President Benigno S. Aquino III has mandated that all new infrastructure projects to be built in areas damaged by “Yolanda” must be typhoon- and earthquake-resilient.

Construction of permanent houses is just starting, six months after the typhoon, but economic managers have assured that all the survivors who lost their houses are in tents or bunkhouses and given food supplies.

Those whose houses were only partially damaged have been given construction materials to repair their residential structure.

Aside from provisions for housing, the victims are also given livelihood assistance like boats and fishing nets for the fishermen and seeds and other planting materials for the farmers.

Livelihood assistance has been extended to the victims who lost their sources of income but can get back to their feet once they get equipment and other necessary materials.

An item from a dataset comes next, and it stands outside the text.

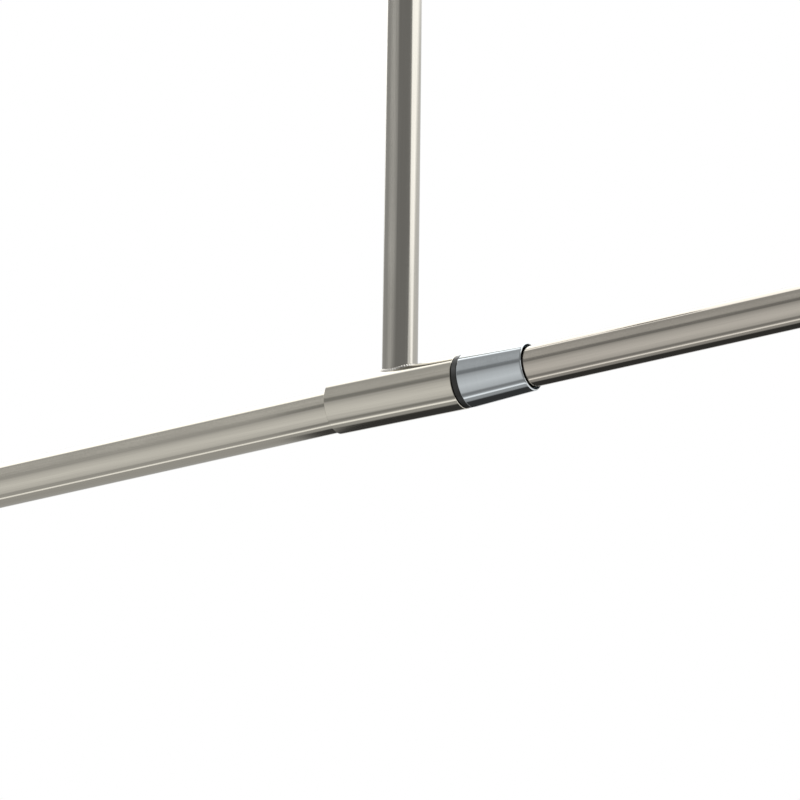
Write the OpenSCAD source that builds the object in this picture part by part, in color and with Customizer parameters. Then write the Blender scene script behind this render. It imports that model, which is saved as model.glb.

For one thing, the coconut farmers have been advised to plant not just coconut but high-value and high-yielding crops that they can harvest faster so they would be able to have income earlier and be able to regain their lives.

Abad said that since Eastern Visayas has partly recovered as trading has resumed and some people have found jobs and not just rely on the food-for-work program of the government and the private sector, the region’s economy is slowly recovering.

He said its impact on the country’s GDP will not be felt immediately but it is possible that it will have a little contribution, instead of totally none, in the second quarter output.

“I’m sure you’ll be able to see that in the second quarter, because the (recovery and rehabilitation) projects are now being implemented. Growth in the first quarter went down because everybody (in Eastern Visayas and neighboring areas) is just trying to build up,” he added.